Dans cette déclaration publique, qui prétend gagner les travailleurs à une
politique révolutionnaire, il n’y avait pas la moindre référence à la trahison
historique du TUC et à sa collaboration permanente avec le gouvernement
conservateur ! Voilà que le WRP se mettait à concurrencer les staliniens dans
leur soumission servile à la bureaucratie.
Le WRP prenait vis-à-vis de ces derniers un ton de voix singulièrement
assourdi. Dans la raison numéro un, le WRP décrivait son attitude à l'égard des
criminels staliniens du Kremlin en ces termes : « Le WRP a des divergences
politiques fondamentales avec les dirigeants bureaucratiques du Parti communiste
soviétique à propos de l'orientation nationaliste du ‘ Socialisme dans un seul
pays’ . » Voilà que le « fleuve de sang » qui sépare le trotskysme du
stalinisme, se réduisait à des « divergences politiques».
La déclaration poursuivait en décrivant « la coexistence pacifique » et « la
voie pacifique au socialisme » comme une « politique qui menace les acquis de
la classe ouvrière internationale et qui, si elle n'est pas révisée et modifiée,
conduira à des défaites catastrophiques pour la classe ouvrière. »
Comme si la politique du stalinisme n’avait pas déjà conduit à des
défaites catastrophiques et comme s’il existait encore la moindre possibilité
que cette politique, qui exprime les intérêts les plus vitaux de l’impérialisme
et qui s’appuie socialement sur une bureaucratie parasitaire et
contre-révolutionnaire, pouvait être « révisée ».

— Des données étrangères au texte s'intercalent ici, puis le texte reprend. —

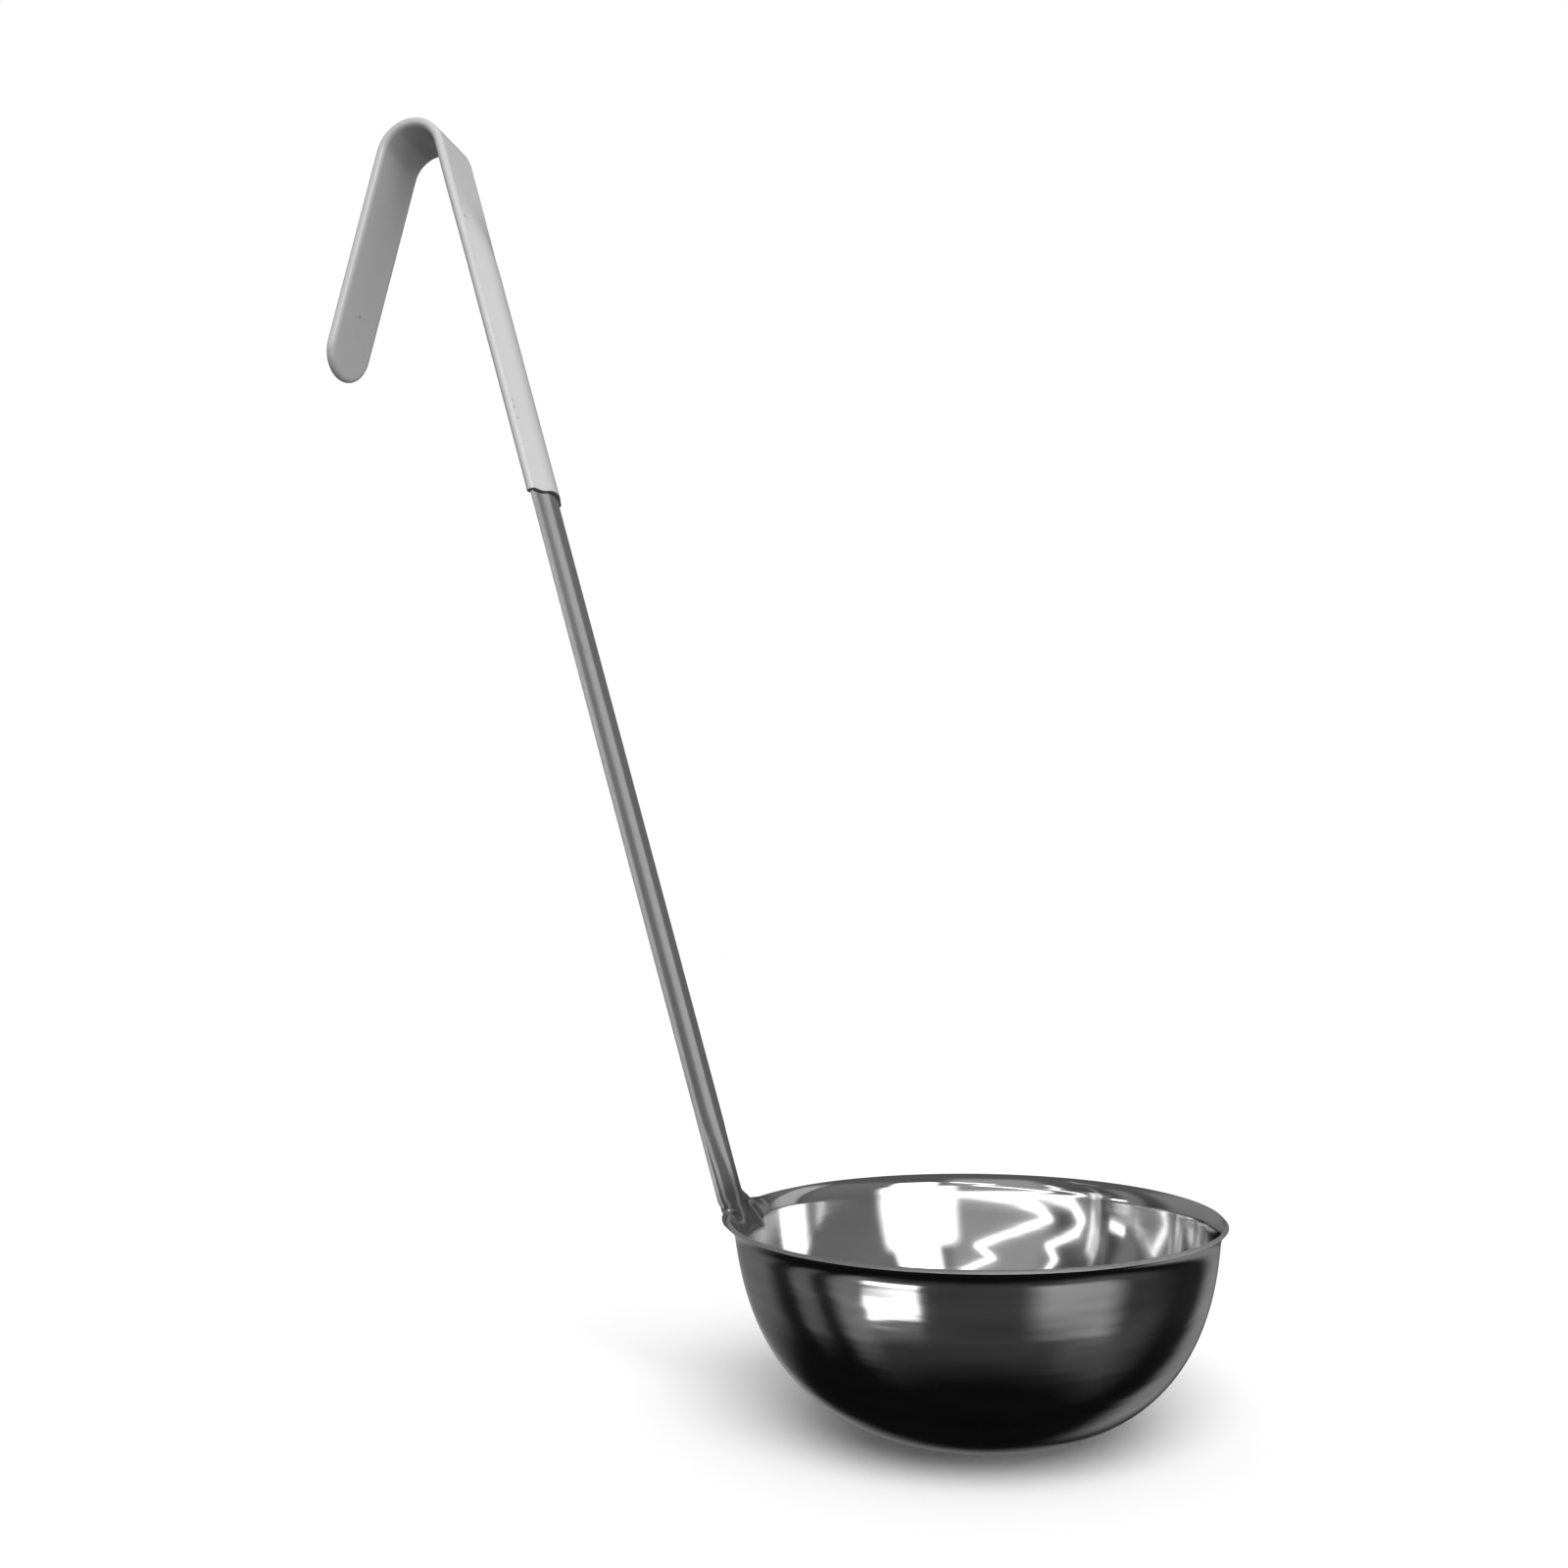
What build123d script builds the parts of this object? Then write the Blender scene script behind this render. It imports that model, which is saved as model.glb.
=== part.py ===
from build123d import *
import os
from math import asin, atan, cos, radians, sin, sqrt, tan

# Soup ladle, 12 fluid ounces: one stainless stamping with a dipped vinyl grip.
# Millimetres, +Z up, bowl's foot centred on the origin, handle on the -X side.

# Sheet and bowl
sheet = 1.0              # gauge of the stainless sheet
rim_dia = 120.0          # outside of the pouring lip
bowl_height = 50.0       # foot to the top of the lip
lip_flare = 2.9          # how far the lip stands out past the wall
lip_height = 4.5         # height over which the wall flares into the lip
foot_dia = 28.0          # small flat left under the bowl
bowl_fullness = 2.4      # exponent of the bowl's curve, 2 is an ellipse
wall_shares = (0.06, 0.14, 0.27, 0.45, 0.66, 0.84)

# Handle strip, raised into a stiffening rib between the bowl and the hook
strip_width = 17.0       # flat strip over the hook
channel_width = 16.0     # the same strip once the rib is pressed in it
channel_rise = 2.4       # how far the rib stands towards the bowl
handle_standoff = 2.2    # the strip's edges pass this far outside the rim, at its height
handle_lean = 15.8       # degrees off vertical
handle_length = 315.3    # rim's height to the start of the hook, along the strip
runout_length = 34.0     # the rib fades into the flat strip over this length
runout_gap = 10.0        # flat strip left between the rib's end and the hook
across_shares = (-1.0, -0.8, -0.6, -0.35, 0.0, 0.35, 0.6, 0.8, 1.0)
rib_shares = (0.0, 0.24, 0.62, 0.94, 1.0, 0.94, 0.62, 0.24, 0.0)
runout_shares = (1.0, 0.85, 0.5, 0.15, 0.0)
runout_step_shares = (0.0, 0.25, 0.5, 0.75, 1.0)

# Root, where the strip grows out of the lip
root_height = 12.5       # height of the blend above the rim
root_spread = 12.0       # half width of the blend where it leaves the lip
root_core = 0.5          # thickness of the blend's foot inside the lip's sheet
foot_rise_shares = (0.0, 0.5, 0.8)
foot_spread_shares = (1.0, 1.0, 0.98)
root_rise_shares = (0.04, 0.14, 0.32, 0.6, 1.0)
root_spread_shares = (0.62, 0.27, 0.09, 0.02, 0.0)
root_rib_shares = (0.0, 0.05, 0.35, 0.72, 1.0)
root_bow_shares = (1.0, 0.25, 0.0, 0.0, 0.0)
root_tilt_shares = (0.0, 0.3, 0.65, 1.0, 1.0)
root_step_shares = (0.17, 0.07, 0.0, 0.0, 0.0)
root_slope_shares = (2.4, 1.6, 1.0, 1.0, 1.0)

# Hook at the handle's end
hook_radius = 10.1       # bend, to the middle of the strip
hook_splay = 15.4        # degrees off vertical, away from the handle
hook_leg = 67.0          # end of the bend to the steel's rounded tip

# Dipped grip
coat = 0.9               # vinyl on each face of the strip
grip_start = 203.0       # the coat begins this far above the rim, along the strip

# Derived places
half_sheet = sheet / 2
wall_radius = rim_dia / 2 - lip_flare
rim_middle = rim_dia / 2 - half_sheet
rim_level = bowl_height - half_sheet
lip_base = rim_level - lip_height
lip_radius = (lip_height ** 2 + lip_flare ** 2) / (2 * lip_flare)
lip_centre = wall_radius - half_sheet + lip_radius
lip_turn = 2 * atan(lip_flare / lip_height)
lean = radians(handle_lean)
handle_reach = rim_dia / 2 + handle_standoff
rib_end = handle_length - runout_gap
rib_fade = rib_end - runout_length
hook_turn = 180 - hook_splay - handle_lean


def wall_at(height, inset):
    """Bowl radius at a height, on the outside (inset 0) or the inside (inset sheet)."""
    depth = (rim_level - height) / (rim_level - inset)
    return (wall_radius - inset) * (1 - depth ** bowl_fullness) ** (1 / bowl_fullness)


def wall_curve(inset):
    """Half section of the bowl from the edge of the foot to the start of the lip."""
    span = lip_base - inset
    middle = [(wall_at(inset + s * span, inset), inset + s * span) for s in wall_shares]
    points = [(foot_dia / 2, inset), *middle, (wall_radius - inset, lip_base)]
    return Spline(*points, tangents=((1, 0), (0, 1)))


def lip_point(turn, radius):
    """Point of the lip's flare, at a turn from the wall and a radius from its centre."""
    return (lip_centre - radius * cos(turn), lip_base + radius * sin(turn))


def lip_curve(radius):
    """Arc of the lip's flare at a radius from its centre, from the wall to the rim."""
    return ThreePointArc(*[lip_point(turn, radius) for turn in (0, lip_turn / 2, lip_turn)])


def bowl_shape():
    """Bowl with its flared lip and rounded rim, spun from its half section."""
    outer, inner = wall_curve(0), wall_curve(sheet)
    lip_out, lip_in = lip_curve(lip_radius - half_sheet), lip_curve(lip_radius + half_sheet)
    end = lip_curve(lip_radius)
    nose = end @ 1 + (end % 1) * half_sheet
    section = make_face([
        Line((0, 0), outer @ 0), outer, lip_out, ThreePointArc(lip_out @ 1, nose, lip_in @ 1),
        lip_in, inner, Line(inner @ 0, (0, sheet)), Line((0, sheet), (0, 0)),
    ])
    return revolve(Plane.XZ * section, Axis.Z)


def lip_middle(rise):
    """Radius and slope of the lip's middle at a rise above its base."""
    turn = asin(rise / lip_radius)
    return lip_centre - lip_radius * cos(turn), turn


def strip_outline(half_width, rib, bow, thick):
    """Strip section: a rib raised towards +Y, a bow that brings the edges to +Y, round edges."""
    reach = half_width - thick / 2
    middle = [(reach * a, rib * r + bow * a * a) for a, r in zip(across_shares, rib_shares)]
    curve = Spline(*middle)
    stations = [(s + 1) / 2 for s in across_shares]
    sides = []
    for side in (1, -1):
        points = []
        for s in stations:
            along = curve % s
            points.append(curve @ s + Vector(-along.Y, along.X) * side * thick / 2)
        sides.append(Spline(*points))
    front, back = sides
    left = ThreePointArc(front @ 0, curve @ 0 - (curve % 0) * thick / 2, back @ 0)
    right = ThreePointArc(front @ 1, curve @ 1 + (curve % 1) * thick / 2, back @ 1)
    return Wire([front, right, back, left])


def flat_face(half_width, thick):
    """Section of the flat strip, with round edges."""
    return SlotOverall(2 * half_width, thick)


def station(radius, height, angle):
    """Plane across the strip: its X lies across, its Y points to the bowl or up over the hook."""
    return Plane(origin=(-radius, 0, height), x_dir=(0, -1, 0), z_dir=(-sin(angle), 0, cos(angle)))


def handle_station(distance):
    """Station on the straight handle, on the line of the strip's edges."""
    return station(handle_reach + distance * sin(lean), rim_level + distance * cos(lean), lean)


def rib_line(height):
    """Radius of the rib's crest at a height."""
    return handle_reach - channel_rise / cos(lean) + (height - rim_level) * tan(lean)


def root_shapes():
    """Blend from the lip's flare into the ribbed strip: one loft inside the lip, one above it."""
    sections = []
    for rise, spread in zip(foot_rise_shares, foot_spread_shares):
        radius, slope = lip_middle(rise * lip_height)
        half = root_spread * spread
        bow = radius - sqrt(radius ** 2 - half ** 2)
        outline = strip_outline(half, 0, bow, root_core / cos(slope))
        sections.append(station(radius, lip_base + rise * lip_height, 0) * outline)
    half_channel = channel_width / 2
    rows = zip(root_rise_shares, root_spread_shares, root_rib_shares, root_bow_shares,
               root_tilt_shares, root_step_shares, root_slope_shares)
    for rise, spread, rib, bow, tilt, step, slope in rows:
        height = rim_level + rise * root_height
        half = half_channel + spread * (root_spread - half_channel)
        sag = bow * (rim_middle - sqrt(rim_middle ** 2 - half ** 2))
        thick = sheet / cos(lean * (slope - tilt))
        lift = channel_rise * rib
        plane = station(rib_line(height) - step * lip_flare, height, lean * tilt)
        sections.append(plane * Pos(0, -lift) * strip_outline(half, lift, sag, thick))
    rim = len(foot_rise_shares)
    return [Solid.make_loft(sections[:rim + 1]), Solid.make_loft(sections[rim:])]


def strip_shape(thick, extra, start):
    """Strip from a distance along the handle to the rounded tip, grown by extra at its edges."""
    half_channel = channel_width / 2 + extra
    half_strip = strip_width / 2 + extra
    full = make_face(handle_station(start) * strip_outline(half_channel, channel_rise, 0, thick))
    solids = [extrude(full, rib_fade - start)]
    fading = []
    for step, fade in zip(runout_step_shares, runout_shares):
        half = half_strip + fade * (half_channel - half_strip)
        outline = strip_outline(half, channel_rise * fade, 0, thick)
        fading.append(handle_station(rib_fade + step * runout_length) * outline)
    solids.append(Solid.make_loft(fading))
    flat = flat_face(half_strip, thick)
    solids.append(extrude(handle_station(rib_end) * flat, runout_gap))
    top = handle_station(handle_length)
    pivot = top.origin - top.y_dir * hook_radius
    axis = Axis(pivot, (0, -1, 0))
    solids.append(revolve(top * flat, axis, hook_turn))
    end = bend_plane(top, pivot)
    straight = hook_leg - strip_width / 2
    solids.append(extrude(end * flat, straight))
    tip = end.offset(straight)
    half_flat = split(tip * flat, Plane(origin=tip.origin, z_dir=tip.x_dir), keep=Keep.TOP)
    solids.append(revolve(half_flat, Axis(tip.origin, -tip.y_dir), 180))
    return solids


def bend_plane(plane, pivot):
    """The plane carried round the hook's bend."""
    turn = radians(hook_turn)
    arm, way = plane.y_dir, plane.z_dir
    out = arm * cos(turn) + way * sin(turn)
    ahead = way * cos(turn) - arm * sin(turn)
    return Plane(origin=pivot + out * hook_radius, x_dir=plane.x_dir, z_dir=ahead)


def root_end():
    """Distance along the handle at which the blend hands over to the strip."""
    crest = rib_line(rim_level + root_height) - handle_reach
    return crest * sin(lean) + root_height * cos(lean)


def ladle_body():
    return fused([bowl_shape(), *root_shapes(), *strip_shape(sheet, 0, root_end())])


def grip_sleeve(body):
    """Dipped coat: the strip grown by the coat, less the steel inside it."""
    solid = fused(strip_shape(sheet + 2 * coat, coat, grip_start))
    return solid - body


def fused(solids):
    shape = solids[0]
    for solid in solids[1:]:
        shape = shape + solid
    return shape


if __name__ == "__main__":
    os.makedirs("parts", exist_ok=True)
    body = ladle_body()
    for name, shape in (("ladle_body", body), ("grip_sleeve", grip_sleeve(body))):
        print(name, shape.is_valid, len(shape.solids()), round(shape.volume, 1), shape.bounding_box())
        export_step(shape, f"parts/{name}.step")
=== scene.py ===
# Soup ladle: polished stainless stamping with a dipped vinyl grip on its hooked handle.
# Metres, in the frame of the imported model: +Z up, the bowl's foot on the origin, the handle on the -X side.
# The camera stands on the -Y side, so "near" means the -Y edge of the handle and "far" the +Y edge.
from math import asin, atan, cos, pi, radians, sin, tan

import bmesh
import bpy
import numpy as np
from mathutils import Matrix, Vector


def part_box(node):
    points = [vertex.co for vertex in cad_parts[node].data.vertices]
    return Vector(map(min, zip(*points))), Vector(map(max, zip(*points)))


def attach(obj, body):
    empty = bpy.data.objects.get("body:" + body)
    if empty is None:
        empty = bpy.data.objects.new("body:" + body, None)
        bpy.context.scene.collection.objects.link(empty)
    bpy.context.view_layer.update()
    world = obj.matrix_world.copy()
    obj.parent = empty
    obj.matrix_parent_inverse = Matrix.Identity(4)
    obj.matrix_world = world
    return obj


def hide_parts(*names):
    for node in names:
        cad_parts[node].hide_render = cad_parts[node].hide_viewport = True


MM = 0.001
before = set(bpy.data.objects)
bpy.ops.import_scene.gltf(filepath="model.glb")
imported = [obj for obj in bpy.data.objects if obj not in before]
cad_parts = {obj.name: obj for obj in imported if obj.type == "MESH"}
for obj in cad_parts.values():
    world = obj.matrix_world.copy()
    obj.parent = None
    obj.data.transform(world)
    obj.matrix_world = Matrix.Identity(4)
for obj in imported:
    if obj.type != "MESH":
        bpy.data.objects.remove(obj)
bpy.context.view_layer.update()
_, body_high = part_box("ladle_body")

# Bowl; its rim radius comes from the frame
sheet = 1.0 * MM
rim_radius = body_high.x - sheet / 2
rim_level = 49.5 * MM        # middle of the sheet at the rim
foot_radius = 13.0 * MM
foot_blend = 11.0 * MM       # width of the ring over which the flat foot turns into the wall
wall_radius = 58.4 * MM
wall_level = 66.0 * MM       # where the wall's curve would stand upright
fullness = 2.72              # exponent of the wall's curve, 2 is an ellipse
lip_base = 45.8 * MM
rim_nose = 0.2 * MM          # short straight edge of the lip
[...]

34. Le WRP défend le stalinisme
Le ton bienveillant des références au stalinisme dans les Six raisons
était aussi peu le fruit du hasard que les autres formulations opportunistes que
nous avons examinées jusqu’ici. Healy était en train d’établir et d’entretenir
des rapports avec les staliniens sans en avoir discuté auparavant avec le WRP et
encore moins avec le Comité international. Le Comité international ne dispose
pas encore de tous les faits concernant cette question, mais désire attirer
l’attention sur les points suivants :
1. En 1980, l’Union soviétique permit au reporter du News Line, Paul
Feldman, d’assister aux jeux olympiques de Moscou où il fut reçu le plus
chaleureusement du monde – un événement sans précédent dans l’histoire du Comité
International.
2. La bureaucratie soviétique accorda à New Park Publications les droits pour
l’édition anglaise du livre de E. V. Ilyenkov, La dialectique de Lénine et la
métaphysique du positivisme. Un membre de la Workers League (USA) eût la
tâche de traduire ce livre, mais les trotskystes américains furent laissés dans
l’ignorance la plus complète quant aux termes de l’accord contracté par le WRP.
3. En 1982, la Workers League publia dans son journal Bulletin une
analyse détaillée de la crise de l’économie soviétique. C’était une réponse à la
tentative des pablistes américains de glorifier l’industrie nationalisée. Cet
article ne fut jamais publié par le WRP. La seule explication donnée pour cette
censure fut que l’article était écrit « de façon tendancieuse ». L’agence de
presse soviétique Novosti fut, elle, traitée de tout autre façon : le News
Line venait juste à cette époque de publier, sans aucun commentaire
critique, un de ses articles, où l’on faisait l’éloge des conditions existant
dans l’industrie sidérurgique soviétique.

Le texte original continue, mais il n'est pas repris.